For the second, third, and fourth iteration, we only get cache hits. However, in iteration 5, we again get cache misses since we need to load new cache blocks. In the last 3 iterations, we again get cache hits. As a consequence, the hit rate can be calculated as follows:

$$\frac{0+3+3+3+0+3+3+3}{3\cdot 8} = \frac{18}{24} = 0.75 \tag{1}$$

That is, the hit rate is 75%. The program only uses spatial locality. There is no temporal locality because each individual element is only accessed once. There is

spatial locality because four consecutive floating point numbers are read in at once in the cache and then used in the next iteration.

(b) Note that the only difference is that we will now only use vector v1 as input. This means that we will not get a cache miss when pointer b accesses v1. Hence, the hit rate can be calculated directly as follows:

$$\frac{1+3+3+3+1+3+3+3}{3\cdot 8} = \frac{20}{24} \approx 0.833 \tag{2}$$

The cache hit rate is approximately 83.3%. There is spatial locality in the same way as argued in (a), but in this case, there is also temporal locality because the elements in v1 will be accessed twice.

(c) Compared to (a), the difference in this exercise is that we will get cache conflicts. Arrays v1, v2, and v3 will all be loaded in the same place in the cache. Recall that the cache block is 16 bytes, which means that the block offset field takes 4 bits of the address. Recall also that there were 256 rows in the cache, so the set field will take 8 bits. This means that the 3 least significant nibbles of the address are used for addressing all the data that can fit into the cache. In this exercise, the fourth nibble of the address states the memory address of the array. Hence, we can directly see that we will get cache conflicts, and an access to one array will evict the cache block for another array.

In summary, the cache hit rate can be calculated as follows:

$$\frac{0+0+0+0+0+0+0+0}{3\cdot 8} = \frac{0}{24} = 0 \tag{3}$$

The cache hit rate is 0%. The program still have spatial locality, but it does not result in better performance due to the cache conflicts.

## N-way Set Associative Cache

- 6. (a) The total number of bytes stored in one way is  $8 \cdot 256 = 2048$  bytes. Hence, the associativity of the cache is 8192/2048 = 4.
  - (b) For each of the two ways, the following should be included:
    - The valid bit should be one 1 bit per row.
    - The number of sets are 256, which means that the set field takes 8 bits. The block size is 8 bytes, which means that the byte offset field is 3 bits. Hence, the tag size should be 32 8 3 = 21 bits.
    - The data column size should be 64 bits because the block size is 8 bytes.

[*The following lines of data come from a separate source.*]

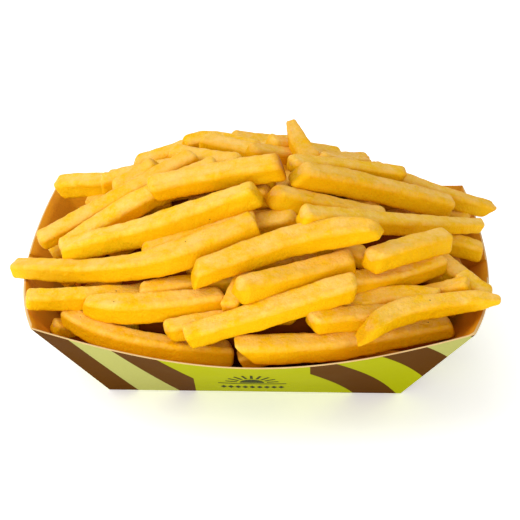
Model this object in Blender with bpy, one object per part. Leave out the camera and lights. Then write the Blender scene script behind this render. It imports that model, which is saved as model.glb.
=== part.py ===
"""French fries heaped in a folded paperboard tray.

Metres, +Z up. The origin is under the middle of the tray's base, +X runs along the tray's
length and +Y away from the side that the photograph shows.
"""

import math

import bmesh
import bpy
import numpy as np

MILLIMETRE = 0.001

# Tray, with its rim sizes measured between the corners
RIM_LENGTH = 0.180
RIM_WIDTH = 0.130
BASE_LENGTH = 0.123
BASE_WIDTH = 0.070
TRAY_HEIGHT = 0.047
BOARD = 0.0006
# How far the load pushes the middle of each wall's rim out
FRONT_BULGE = 0.012
BACK_BULGE = 0.005
END_BULGE = 0.0085
# The corner webs are glued flat inside the end walls. Their cut edges slant from near the
# middle of the rim down towards the corners of the base.
WEB_EDGE_AT_RIM = 0.12
WEB_EDGE_AT_BASE = 0.70
WEB_STEP = 0.012
LONG_WALL_COLUMNS = 12
WEB_COLUMNS = 3

# Heap: the middle lines of its topmost fries lie about on this dome
HEAP_PEAK = 0.086
HEAP_EDGE = 0.0405
HEAP_LEAN = 0.075
HEAP_HALF_LENGTH = 0.096
HEAP_HALF_WIDTH = 0.075
HEAP_BACK = 0.006
# The bare core under the fries that show
CORE_DEPTH = 0.0125
CORE_CLEARANCE = 0.0012
CORE_EDGE = 0.66
CORE_FOOT = 0.02
CORE_RINGS = (0.84, 0.64, 0.42, 0.20)
CORE_COLUMNS = 7

# Fries
FRY_SIDE = 0.009
CUT_CORNER = 0.15
SINK = 0.05
TRAY_GAP = 0.0005
STEEPEST = 0.42
# Half of a fry's diagonal between its cut corners, per side
CORNER_REACH = math.hypot(0.5, 0.5 - CUT_CORNER)
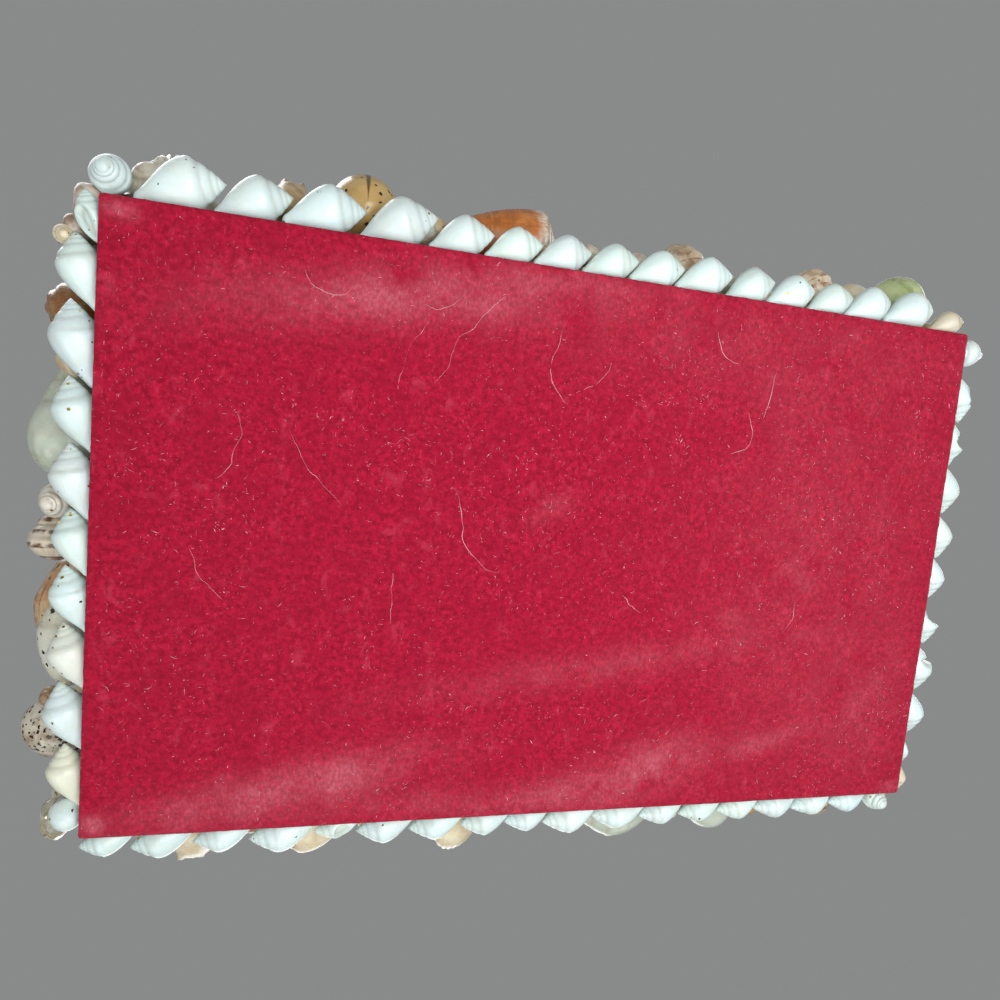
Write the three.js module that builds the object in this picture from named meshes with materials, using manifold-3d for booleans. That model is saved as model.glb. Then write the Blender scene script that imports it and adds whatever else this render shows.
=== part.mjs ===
// A shell box: a small wooden box with a lift-off lid, felted underneath and covered in sea shells.
//
// Millimetres, +Z up. The origin is the middle of the felt's underside, where the box stands on the
// table. +X runs along the length of the box, and +Y towards its back.

import * as THREE from "three";
import { mergeVertices } from "three/addons/utils/BufferGeometryUtils.js";
import Module from "manifold-3d";

const wasm = await Module();
wasm.setup();

// ------------------------------------------------------------------ driving dimensions

const BASE_LENGTH = 160;
const BASE_WIDTH = 99;
const FELT_THICK = 0.8;
const FELT_CORNER_RADIUS = 0.8;
const BOARD_THICK = 3;
const GLUE_LINE = 0.1; // between two boards
const SHELL_GAP = 0.3; // between a shell and the board it is glued to
const WALL_TOP = 36;
const LID_PLAY = 0.8; // how loosely the locating board sits inside the walls

const BASE_BOARD_BOTTOM = FELT_THICK + GLUE_LINE;
const WALL_BOTTOM = BASE_BOARD_BOTTOM + BOARD_THICK + GLUE_LINE;
const LID_BOTTOM = WALL_TOP + GLUE_LINE;
const LID_TOP = LID_BOTTOM + BOARD_THICK;

// The rope of white shells: each shell laps over the next, and its spire leans out from the wall.
const ROPE = {
  lap: 1.6,
  widthShare: 0.55, // of a shell's length
  leanDeg: 11,
  foot: 0.5, // height of the lowest shells above the table
  lidFoot: LID_BOTTOM - 0.9, // the lid's rope hides the seam under the lid
  beadHeights: [1, 5], // of the bead of glue, above the foot of the rope
};

// The bead of glue that a row of shells is pressed into, measured out from the board, and how far it
// stops short of each end of the side.
const BEAD = { from: 0.15, to: 0.75, endMargin: 2 };

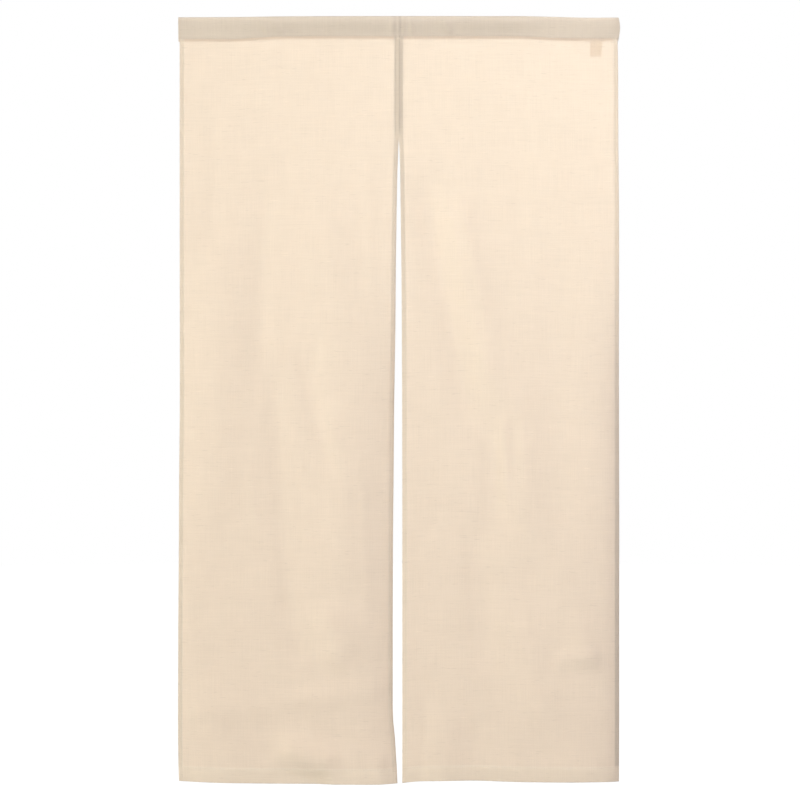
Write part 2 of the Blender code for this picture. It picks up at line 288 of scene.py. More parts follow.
PANEL_SHADES = {
    Side.LEFT: (Shade(0.0062, 0.0011, -0.055), Shade(0.0040, 0.0048, -0.050)),
    Side.RIGHT: (Shade(0.0010, 0.0013, -0.070), Shade(0.0020, 0.0062, -0.060)),
}
# Painted highlights and shadows on the pocket: light and dark lines beside the seam, a broad painted light
# towards the right end, and a dark line along that end.
HEADING_SHADES = {
    Side.LEFT: (Shade(0.0028, 0.0012, 0.040), Shade(0.0074, 0.0026, -0.030), Shade(0.0170, 0.0046, 0.032)),
    Side.RIGHT: (
        Shade(0.0024, 0.0017, -0.075),
        Shade(0.0070, 0.0020, 0.020),
        Shade(0.0200, 0.0040, 0.035),
        Shade(0.3250, 0.0700, 0.026),
        Shade(0.4250, 0.0016, -0.060),
    ),
}
# Painted light and shade on the hems: how much paler than the cloth they are painted, darker below 0, at the
# foot, and at the top and foot of each side.
FOOT_HEM_PAINTED_LIGHT = 0.060
SIDE_HEM_PAINTED_SHADING = {
    Side.LEFT: ((0.030, 0.000), (0.000, 0.010)),
    Side.RIGHT: ((-0.010, 0.060), (0.045, -0.090)),
}


class Tack(NamedTuple):
    """The few threads that close the seam under the heading, which show as a pale spot."""

    from_seam: float
    down: float
    half_width: float
    half_height: float
    tone: float


TACK = Tack(0.0012, 0.0052, 0.0016, 0.0022, 0.130)


class Pucker(NamedTuple):
    """A soft slanting wrinkle in the pocket's face: it stands out where its depth is negative."""

    along: float
    slant: float
    half_width: float
    depth: float


PUCKERS = (
    Pucker(-0.398, 0.10, 0.014, -0.0005),
    Pucker(-0.258, -0.25, 0.007, -0.0020),
    Pucker(-0.236, -0.62, 0.009, -0.0020),
    Pucker(-0.013, -0.05, 0.0060, -0.0016),
    Pucker(0.000, 0.00, 0.0032, -0.0012),
    Pucker(0.011, 0.00, 0.0036, -0.0011),
    Pucker(0.025, -0.20, 0.0055, -0.0020),
    Pucker(0.043, 0.05, 0.0036, -0.0010),
    Pucker(0.095, -0.33, 0.0085, -0.0032),
    Pucker(0.268, 0.30, 0.014, 0.0009),
    Pucker(0.372, -0.20, 0.015, -0.0006),
    Pucker(-0.340, 0.15, 0.006, 0.0003),
    Pucker(-0.182, -0.25, 0.006, -0.0003),
    Pucker(-0.118, 0.20, 0.007, 0.0003),
    Pucker(-0.052, -0.10, 0.005, -0.0004),
    Pucker(0.132, 0.30, 0.006, -0.0003),
    Pucker(0.196, -0.15, 0.007, 0.0003),
    Pucker(0.318, 0.20, 0.006, -0.0003),
)


class Ripple(NamedTuple):
    """One of the small waves that sewing draws into the cloth beside a row of stitches."""

    length: float
    shift: float
    height: float


RIPPLES = (
    Ripple(0.0117, 0.4, 0.00010),
    Ripple(0.0193, 1.9, 0.00014),
    Ripple(0.0341, 4.1, 0.00018),
)


def column(rows: tuple, name: str) -> np.ndarray:
    """The column of that name, from a table's rows."""
    return np.array([getattr(row, name) for row in rows])


def smooth(t: np.ndarray) -> np.ndarray:
    """A soft step from 0 to 1: 3 t squared less 2 t cubed, with t held from 0 to 1."""
    t = np.clip(t, 0.0, 1.0)
    return t * t * (3.0 - 2.0 * t)


def bell(distance: np.ndarray, half_width: float) -> np.ndarray:
    """A bell curve: e to the power of minus the square of the distance over the half width."""
    return np.exp(-((distance / half_width) ** 2))


def rounded(at: np.ndarray, places: np.ndarray, values: np.ndarray) -> np.ndarray:
    """A smooth curve through a table: a cubic between each two rows, with the slopes that np.gradient gives.

    Args:
        at: the places asked for.
        places: the table's places, rising.
        values: the table's values.

    Returns:
        The curve's value at each place.
    """
    slopes = np.gradient(values, places)
    i = np.clip(np.searchsorted(places, at) - 1, 0, len(places) - 2)
    span = places[i + 1] - places[i]
    t = np.clip((at - places[i]) / span, 0.0, 1.0)
    start = (1.0 + 2.0 * t) * (1.0 - t) ** 2 * values[i] + t * (1.0 - t) ** 2 * span * slopes[i]
    end = t * t * (3.0 - 2.0 * t) * values[i + 1] - t * t * (1.0 - t) * span * slopes[i + 1]
    return start + end


def heading_line(name: str, x: np.ndarray) -> np.ndarray:
    """One of the heading's values, by the name of its column, at places along it."""
    return rounded(x, column(STRETCHES, "along"), column(STRETCHES, name))


def shaded(shades: tuple, distance: np.ndarray) -> np.ndarray:
    """The tone at distances from the seam: the sum of each soft line's tone times a bell curve."""
    return sum(shade.tone * bell(distance - shade.at, shade.half_width) for shade in shades)


def ripple(at: np.ndarray) -> np.ndarray:
    """The small waves beside a seam, summed up: height times the sine of the place over the wave's length."""
    return sum(wave.height * np.sin(2.0 * np.pi * at / wave.length + wave.shift) for wave in RIPPLES)


@dataclass(frozen=True)
class HangingShape:
    """How one half of the curtain hangs: its outline and its folds."""

    side: Side

    def edge(self, name: str, z: np.ndarray) -> np.ndarray:
        """Where the inner or outer edge lies across at some heights, straight between the table's rows."""
        rows = SECTIONS[::-1]
        return np.interp(z, column(rows, "height"), column(rows, f"{self.side.value}_{name}"))

    def hem(self, x: np.ndarray) -> np.ndarray:
        """The height of the lower edge at places across, on a smooth curve through its table."""
        rows = HEMS[self.side]
        return rounded(x, column(rows, "along"), column(rows, "height"))

    def fold_depth(self, fold: Fold, x: np.ndarray, z: np.ndarray) -> np.ndarray:
        """A fold's depth times a bell curve of the distance across it, faded beyond its ends.

        Args:
            fold: the fold.
            x: places across.
            z: heights.

        Returns:
            How far the fold moves the cloth back.
        """
        run_x, run_z = fold.foot_x - fold.top_x, fold.foot_z - fold.top_z
        length = np.hypot(run_x, run_z)
        along = ((x - fold.top_x) * run_x + (z - fold.top_z) * run_z) / length
        across = ((x - fold.top_x) * run_z - (z - fold.top_z) * run_x) / length
        past_end = np.maximum(np.maximum(-along, along - length), 0.0)
        return fold.depth * bell(across, fold.half_width) * (1.0 - smooth(past_end / fold.fade))

    def curl_depth(self, curl: Curl, x: np.ndarray, z: np.ndarray) -> np.ndarray:
        """A curl's depth times a power of the closeness to its edge, faded above and below it.

        Args:
            curl: the curl.
            x: places across.
            z: heights.

        Returns:
            How far the curl moves the cloth back.
        """
        edge = self.edge("inner" if curl.at_inner_edge else "outer", z)
        closeness = np.clip(1.0 - np.abs(x - edge) / curl.reach, 0.0, 1.0)
        fade_in = smooth((curl.top + curl.fade - z) / curl.fade)
        fade_out = smooth((z - curl.foot + curl.fade) / curl.fade)
        return curl.depth * closeness**CURL_SHARPNESS * fade_in * fade_out

    def back(self, x: np.ndarray, z: np.ndarray) -> np.ndarray:
        """How far back the cloth hangs: the rims, and the folds and curls that grow under the heading.

        Args:
            x: places across.
            z: heights.

        Returns:
            The depth behind the plane of the stitch line.
        """
        growth = smooth((heading_line("foot", x) - z - FOLDS_START) / (FOLDS_FULL - FOLDS_START))
        folds = sum(self.fold_depth(fold, x, z) for fold in FOLDS + CREASES)
        curls = sum(self.curl_depth(curl, x, z) for curl in CURLS if curl.side is self.side)
        rims = sum(self.curl_depth(rim, x, z) for rim in RIMS if rim.side is self.side)
        return growth * (folds + curls) + rims

    def place(self, across: np.ndarray, down: np.ndarray) -> tuple[np.ndarray, np.ndarray]:
        """Puts distances from the panel's left edge and from its top into the hanging outline.

        The share across lies between the two edges at that height, and the share down between the heading's
        foot and the hem at that place. Two passes settle both.

        Args:
            across: distance from the left edge, from 0 to the panel's width.
            down: distance from the top, from 0 to the panel's drop.

        Returns:
            The place across and the height.
        """
        share_across, share_down = across / PANEL_WIDTH, down / PANEL_DROP
        z = heading_line("foot", np.zeros_like(down)) + TUCKED_IN - down
        for _ in range(2):
            edges = self.edge("outer", z), self.edge("inner", z)
            left, right = edges if self.side is Side.LEFT else edges[::-1]
            x = left + (right - left) * share_across
            top = heading_line("foot", x) + TUCKED_IN
            z = top + (self.hem(x) - top) * share_down
        return x, z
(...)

See Lecture 11 for an example layout picture of a two-way set associative cache.

The capacity of the cache is  $256 \cdot 8 \cdot 2 = 4096$  bytes.

(c) There is still a potential cache conflict because the 3 arrays are still located in the same sets in the cache.

In the first case, using the cache in 6(a), we have a 4-way associative cache. This means that all three arrays can exist in the cache at the same time, but in different ways. Hence, the cache hit is computed as follows:

$$\frac{0+3+0+3+0+3+0+3}{3\cdot 8} = \frac{12}{24} = 0.5 \tag{4}$$

That is, the cache hit rate is 50%

However, in case of 6(b), because N=2 and we use LRU, the oldest cache block will always be replaced. Two of the arrays can exist in the cache at the same time, but the oldest one will always be replaced before we can get a cache hit. Hence, the conflicts still exist, and the cache hit rate is 0%.

#### **Other Concepts**

- 7. These two policies exemplify two different ways of how data is written back to the main memory from the cache, when a write operation occurs. In the *write-through policy*, the data is written back to the main memory simultaneously as the cache is updated. In the *write-back policy*, the data is not written back to the main memory directly on a write operation. Instead, the write is delayed until the cache block is evicted.
- 8. The concept of multi-level caches means that there is a hierarchy of caches. For instance, there is one fast L1 cache close to the processor, and then a slower L2 cache between the L1 cache and the main memory. The reason for having several caches is that smaller caches are usually faster, whereas larger caches may result in lower miss rate.
- 9. (a) The page offset is 12 bits because  $2^{12} = 4096$ .
  - (b) There are 18 12 = 6 bits to represent the different physical pages. Hence, the are  $2^6 = 64$  physical pages that can be stored in the physical memory.
  - (c) There are 32 12 = 20 bits to represent the different virtual pages. Hence, the are  $2^{20} = 1048576$  virtual pages.
  - (d) The mapping between virtual pages and physical pages is stored in the *page table*. The page table is stored in the physical memory and is updated by the *operating system (OS)*.
  - (e) The translation between virtual page numbers and physical page numbers needs to be fast. This is done in hardware by the *Memory Management Unit (MMU)*.